7. Application Domains and Reference Implementations

Kubernetes-native orchestration layers are now employed across diverse domains:

Approach	Key Feature	Paper
Edge-optimized CRDT control	Partition-tolerant low-latency	(Jeffery et al., 2021)
Multi-tenant control planes	Full API isolation & fairness	(Zheng et al., 2021)
Smart-City Continuum (FogService)	RT, location, dependency scheduling	(Rosmaninho et al., 2024)
Shared resource RT orchestration	Cache/mem bandwidth bands	(Monaco et al., 2023)
Scientific workflow worker-pools	Cluster utilization, auto-scaling	(Orzechowski et al., 2024)
Hybrid/HPC job bridge operator	External scheduler pluginization	(Lublinsky et al., 2022)
OpenStack-on-K8s controller	Cloud-native LCM & upgrades	(Yadav et al., 2021)
Edge-cloud learning-based scheduler	MADRL/GNN, two-time scale	(Shen et al., 2023)

In summary, the Kubernetes-native orchestration layer paradigm encompasses a spectrum of architectural techniques—distributed state, plugin scheduling, native multi-tenancy, application-level CRDs and controllers, and state/convergence protocols—that enable Kubernetes to meet stringent requirements for edge, cloud, real-time, multi-tenant, and workflow-centric deployments.
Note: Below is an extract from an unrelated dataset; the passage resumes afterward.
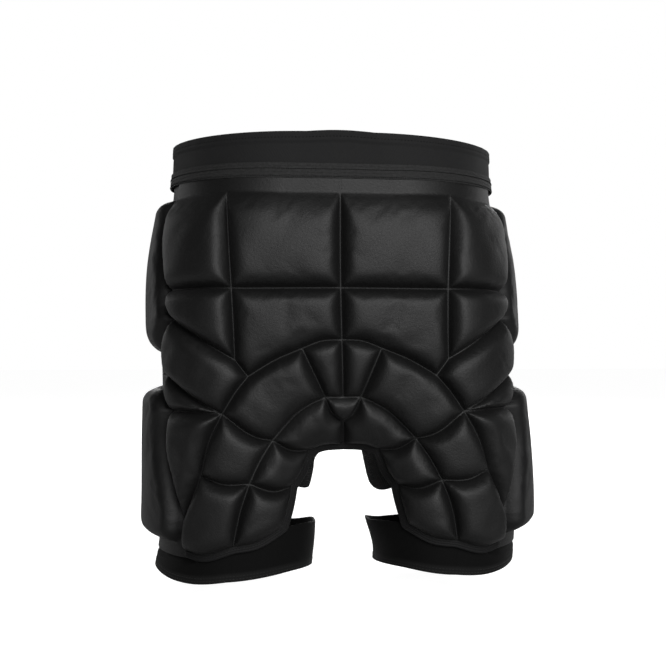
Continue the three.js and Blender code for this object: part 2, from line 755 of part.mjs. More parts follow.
// The height of a side pad by its distances from the two nearest edges, rounded at the corners.
function sideRise(across, down) {
  const reach = SIDE_PROFILE[SIDE_PROFILE.length - 1].inset;
  const corner = Math.hypot(Math.max(0, reach - across), Math.max(0, reach - down));
  const inset = clamp(reach - corner, 0, reach);
  return through(SIDE_PROFILE, "inset", "rise", inset);
}

// Moves a station of the nominal width to a pad of another width, leaving its edges as they are.
function spread(station, long) {
  const edge = SIDE_PROFILE[SIDE_PROFILE.length - 1].inset;
  if (station <= edge) return station;
  if (station >= SIDE_NOMINAL - edge) return long - (SIDE_NOMINAL - station);
  return mix(edge, long - edge, (station - edge) / (SIDE_NOMINAL - 2 * edge));
}

// A side pad between two heights: it tucks under the rims of both panels.
function sidePad(sign, top, bottom, height, flat, lowReach) {
  const surface = sideSurface(sign);
  const tall = top - bottom;
  const heights = [...(flat > 0 ? [-flat] : []), ...padStations(tall)];
  const rows = heights.map((down) => {
    const z = top - down;
    const ahead = rimAngle(FRONT_NODES, FRONT_BENDS, FRONT_RIM, z) * SIDE_ROUNDING - TUCK;
    const turn = Math.PI - rimAngle(BACK_NODES, BACK_BENDS, BACK_RIM, z);
    const long = turn * SIDE_ROUNDING + TUCK - ahead;
    return padStations(SIDE_NOMINAL).map((s) => {
      const at = spread(s, long);
      const deep = Math.min(down, (tall - down) / lowReach);
      const rise = down < 0 ? 0 : sideRise(Math.min(at, long - at), deep);
      return { u: sign * (ahead + at), z, out: mix(UNDER_HIGH, height, rise) };
    });
  });
  return padGrid(surface, rows, sign);
}

// A closed pad over a grid of flat places, each with its height; the rows run downwards.
function padGrid(surface, rows, sign) {
  const mesh = mesher((u, v, out) => lifted(surface, u, v, out));
  const quad = (a, b, c, d) => {
    const turned = sign > 0 ? [a, b, c, d] : [d, c, b, a];
    mesh.face(turned[0], turned[1], turned[2]);
    mesh.face(turned[0], turned[2], turned[3]);
  };
  const tall = rows.length - 1;
  const wide = rows[0].length - 1;
  for (let r = 0; r < tall; r += 1) {
    for (let c = 0; c < wide; c += 1) {
      const corners = [rows[r + 1][c], rows[r + 1][c + 1], rows[r][c + 1], rows[r][c]];
      const top = corners.map((p) => mesh.spot(p.u, p.z, p.out));
      const under = corners.map((p) => mesh.spot(p.u, p.z, UNDER_LOW));
      quad(top[0], top[1], top[2], top[3]);
      quad(under[3], under[2], under[1], under[0]);
      if (r === tall - 1) quad(under[0], under[1], top[1], top[0]);
      if (r === 0) quad(under[2], under[3], top[3], top[2]);
      if (c === 0) quad(under[3], under[0], top[0], top[3]);
      if (c === wide - 1) quad(under[1], under[2], top[2], top[1]);
    }
  }
  return mesh.geometry();
}

function hipPad(sign) {
  return sidePad(sign, HIP_TOP, HIP_BOTTOM, HIP_HEIGHT, YOKE_TOP - HIP_TOP, HIP_LOW_REACH);
}

function thighPad(sign) {
  return sidePad(sign, THIGH_TOP, THIGH_BOTTOM, THIGH_HEIGHT, 0, THIGH_LOW_REACH);
}

function roundTrunk(lowAt, highAt, count, tall) {
  return Array.from({ length: tall + 1 }, (_, r) => {
    return Array.from({ length: count }, (_, c) => {
      const share = c / count;
      return trunkPoint(share, mix(lowAt(share), highAt(share), r / tall));
    });
  });
}

function waistTop(share) {
  return TOP - WAIST_SIDE_DROP * Math.sin(2 * Math.PI * share) ** 2;
}

function waistband() {
  const rows = roundTrunk(() => WAIST_LOW, waistTop, ROUND_STEPS, 2);
  return gridSheet(rows, GAP, GAP + WAIST_THICKNESS, true);
}

function waistTape() {
  const low = GROOVE_HEIGHT + 2 * GAP;
  const rows = roundTrunk(() => TAPE_LOW, () => TAPE_HIGH, ROUND_STEPS, 1);
  return gridSheet(rows, low, low + TAPE_THICKNESS, true);
}

function legBand(sign) {
  const count = BAND_STEPS;
  const tall = 2;
  const rows = Array.from({ length: tall + 1 }, (_, r) => {
    return Array.from({ length: count }, (_, c) => {
      const angle = (360 * c) / count;
      const low = through(BAND, "angle", "low", angle);
      const high = through(BAND, "angle", "high", angle);
      return legPoint(sign, angle, mix(low, high, r / tall));
    });
  });
  const facing = sign > 0 ? rows : rows.map((row) => [...row].reverse());
  return gridSheet(facing, UNDER_LOW, UNDER_HIGH, true);
}

// The narrow binding that follows the lower outline of a panel, just outside it.
function binding(surface, nodes, bends, hem) {
  const half = chain(nodes, bends, hem, 1);
  const other = half.slice(0, -1).map(([u, v]) => [-u, v]);
  const line = [...other, ...half.reverse()];
  const rows = [GAP + BINDING_WIDTH, GAP].map((out) => {
    return line.map(([u, v], i) => {
      const [au, av] = line[Math.max(0, i - 1)];
      const [bu, bv] = line[Math.min(line.length - 1, i + 1)];
      const long = Math.hypot(bu - au, bv - av);
      return surface(u + ((bv - av) / long) * out, v - ((bu - au) / long) * out);
    });
  });
  return gridSheet(rows, OVER_LOW, OVER_LOW + BINDING_THICKNESS, false);
}

function evenly(points, count) {
  const curve = new THREE.CatmullRomCurve3(points);
  return curve.getSpacedPoints(count);
}

// One side of the gusset at a panel: places just outside its lower outline, on it and under it.
function gussetEdge(surface, nodes, bends, sign) {
  const names = ["crotch_centre", "inner_high", "inner_low"];
  const run = chain(nodes, bends, names, 1).map(([u, v]) => new THREE.Vector3(u, v, 0));
  const places = evenly(run, GUSSET_ACROSS);
  return places.map((p, i) => {
    const before = places[Math.max(0, i - 1)];
    const after = places[Math.min(places.length - 1, i + 1)];
    const along = after.clone().sub(before).normalize();
    return [-GUSSET_TUCK, 0, GUSSET_TUCK].map((inside) => {
      return surface(sign * (p.x - along.y * inside), p.y + along.x * inside);
    });
  });
}

// The gusset from the front panel to the back one, wing by wing, with the crotch between them.
function crotchGusset() {
  const columns = [];
  [-1, 1].forEach((sign) => {
    const gap = gapAt(sign, CROTCH_LOW);
    const wing = sign < 0 ? WING_LOW_RIGHT : WING_LOW_LEFT;
    const middle = evenly([
      new THREE.Vector3(0, 0, CROTCH_LOW),
      new THREE.Vector3(sign * gap * 0.72, 0, CROTCH_LOW - 2),
      new THREE.Vector3(sign * gap, 0, CROTCH_LOW - 8),
      new THREE.Vector3(sign * (gap + 1.5), 0, CROTCH_LOW - 17),
      new THREE.Vector3(sign * (gap + 4.5), 0, wing),
    ], GUSSET_ACROSS);
    const front = gussetEdge(frontSurface, FRONT_NODES, FRONT_BENDS, sign);
    const back = gussetEdge(backSurface, BACK_NODES, BACK_BENDS, -sign);
    const half = middle.map((m, i) => {
      const ahead = quarter(front[i][0], m);
      const behind = quarter(back[i][0], m).reverse();
      const [, frontAt, frontUnder] = front[i];
      const [, backAt, backUnder] = back[i];
      return [frontUnder, frontAt, ...ahead, ...behind.slice(1), backAt, backUnder];
    });
    if (sign < 0) columns.push(...half.reverse());
    else columns.push(...half.slice(1));
  });
  return gridSheet(columns, -GUSSET_HALF, GUSSET_HALF, false);
}

// A rounded quarter turn from a panel to the middle of the crotch.
function quarter(start, end) {
  const power = 2 / LEG_ROUNDNESS;
  return Array.from({ length: GUSSET_ARC + 1 }, (_, i) => {
    const turn = (Math.PI / 2) * (i / GUSSET_ARC) ** 1.3;
    const s = Math.sin(turn) ** power;
    const c = Math.max(0, Math.cos(turn)) ** power;
    return new THREE.Vector3(mix(start.x, end.x, s), start.y * c, mix(start.z, end.z, s));
  });
}

function mesh(name, geometry, look) {
  const made = new THREE.Mesh(geometry, new THREE.MeshStandardMaterial(look));
  made.name = name;
  return made;
}

const shorts = new THREE.Group();
shorts.name = "padded_hip_shorts";
shorts.add(mesh("front_pad", frontPad(), CLOTH));
shorts.add(mesh("back_pad", backPad(), CLOTH));
[{ side: "right", sign: -1 }, { side: "left", sign: 1 }].forEach(({ side, sign }) => {
  shorts.add(mesh(`hip_pad_${side}`, hipPad(sign), SIDE_CLOTH));
  shorts.add(mesh(`thigh_pad_${side}`, thighPad(sign), SIDE_CLOTH));
  shorts.add(mesh(`leg_band_${side}`, legBand(sign), ELASTIC));
});
shorts.add(mesh("crotch_gusset", crotchGusset(), NETTING));
const frontBinding = binding(frontSurface, FRONT_NODES, FRONT_BENDS, FRONT_HEM);
const backBinding = binding(backSurface, BACK_NODES, BACK_BENDS, BACK_HEM);
shorts.add(mesh("front_binding", frontBinding, TAPE));
shorts.add(mesh("back_binding", backBinding, TAPE));
shorts.add(mesh("waistband", waistband(), ELASTIC));
shorts.add(mesh("waist_tape", waistTape(), TAPE));

export default shorts;
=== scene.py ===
# %% [markdown]
# # Padded hip and thigh protection shorts
#
# The real shorts are foam blocks under smooth black cloth, with elastic at the waist and thighs.
# They could be sculpted by hand, or draped by simulation alone.
# Here each cloth piece is worked out on one body surface, the one that the solids were made on.
# So it lies where its solid lies, and a changed size moves both.
# The front panel is the main piece: foam blocks parted by pressed grooves.

import json
import math

import bpy
import numpy as np
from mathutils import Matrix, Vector
from mathutils.geometry import delaunay_2d_cdt

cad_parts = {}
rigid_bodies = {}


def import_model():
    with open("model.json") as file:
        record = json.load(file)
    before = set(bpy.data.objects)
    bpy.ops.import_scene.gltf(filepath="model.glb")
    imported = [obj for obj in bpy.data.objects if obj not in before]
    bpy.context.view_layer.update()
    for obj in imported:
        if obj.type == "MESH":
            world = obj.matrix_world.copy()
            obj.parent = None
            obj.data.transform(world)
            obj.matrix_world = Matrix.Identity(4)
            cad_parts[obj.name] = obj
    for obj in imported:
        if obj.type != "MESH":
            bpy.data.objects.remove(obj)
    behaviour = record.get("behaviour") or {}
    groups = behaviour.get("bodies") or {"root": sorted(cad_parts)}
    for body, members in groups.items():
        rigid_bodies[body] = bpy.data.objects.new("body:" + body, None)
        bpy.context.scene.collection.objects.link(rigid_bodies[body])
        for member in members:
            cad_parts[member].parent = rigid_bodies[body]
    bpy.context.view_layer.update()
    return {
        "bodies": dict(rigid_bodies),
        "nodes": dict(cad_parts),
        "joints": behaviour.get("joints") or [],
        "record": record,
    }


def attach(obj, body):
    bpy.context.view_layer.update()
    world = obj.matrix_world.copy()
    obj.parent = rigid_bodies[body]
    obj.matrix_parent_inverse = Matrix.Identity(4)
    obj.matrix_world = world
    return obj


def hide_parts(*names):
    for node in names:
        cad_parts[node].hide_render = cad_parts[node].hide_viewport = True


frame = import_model()
print("solids:", sorted(frame["nodes"]))

# %% [markdown]
# ## Sizes
#
# The shorts keep a worn shape, as their foam is stiff.
# A scanned form could give it, but a short table is easier to read and to change.
# Sizes are in millimetres. The table holds, at shares of the height, the half width,
# where a thigh's crest lies in it, and the depths of crest and middle in front and behind.

# %% Sizes of the body
HALF_WIDTH = 140
FRONT_DEPTH = 100
BACK_DEPTH = 112
TOP = 14
HEIGHT = 344
LEG_GAP = {-1: 20, 1: 23.5}
LEG_FLARE_LEFT = 12
FLARE_START = -285
FLARE_FULL = -330
LEG_ROUNDNESS = 2.6
LEG_START = -235
LEG_FULL = -275
TILT_AT_WAIST = -0.013
TILT_AT_HEM = 0.02
SWAY = np.array([(0, -1.2), (0.3, -1.6), (0.55, 0.6), (0.8, 3.9), (0.92, 3.4), (1, 0.4)])
PANEL_ROUNDING = 150
SIDE_ROUNDING = 78
SIDES = {-1: "right", 1: "left"}
BODY_COLUMNS = ("down", "wide", "crest", "front", "valley", "back", "cleft")
BODY = np.array([
    (0.0, 0.91, 0.2, 0.96, 0.96, 0.86, 0.86),
    (0.14, 0.928, 0.34, 0.96, 0.97, 0.9, 0.9),
    (0.3, 0.985, 0.5, 0.96, 0.98, 0.98, 0.97),
    (0.45, 1.0, 0.58, 0.95, 0.97, 1.04, 0.99),
    (0.58, 1.005, 0.6, 0.93, 0.9, 1.02, 0.92),
    (0.7, 1.02, 0.6, 0.9, 0.7, 0.9, 0.7),
    (0.86, 1.035, 0.6, 0.86, 0.52, 0.8, 0.5),
    (1.0, 1.05, 0.6, 0.84, 0.5, 0.76, 0.48),
])
print("body rows:", len(BODY), "and half width", HALF_WIDTH, "mm")

# %% [markdown]
# ## Layers
#
# The side pads' flanges lie lowest, then the panels' lining, their grooves, and the blocks on top.
# Modifiers could offset each layer from the next.
# Named heights over the body surface say more clearly which piece lies over which.

# %% Heights and edges of the pieces
UNDER_LOW = -1
UNDER_HIGH = 1
OVER_LOW = 2
GROOVE = 3.4
BLOCK = 16
SMALL_BLOCK = 13
GAP = 0.4
TAPE_HIGH = -11.5
TAPE_LOW = -22.8
YOKE_TOP = -19
YOKE_SIDE = -34
print("lining at", OVER_LOW, "grooves at", GROOVE, "blocks at", BLOCK, "mm")

# %% [markdown]
# ## The groove plan
#
# On the real panel a hot press joins cloth to lining along lines, with foam blocks between.
# The lines could be curves drawn in the viewport.
# Named nodes in a flat plan were chosen, because the two blocks beside a groove then share it.
# Nodes are given for one half, by distance from the centre line and height.
# A few grooves bend, and pass through the points listed for them.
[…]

These techniques are supported by a growing body of peer-reviewed research and production-quality implementations across infrastructure cloud, edge computing, scientific workflows, and hybrid computing (Jeffery et al., 2021, Zheng et al., 2021, Rosmaninho et al., 2024, Monaco et al., 2023, Orzechowski et al., 2024, Lublinsky et al., 2022, Shen et al., 2023).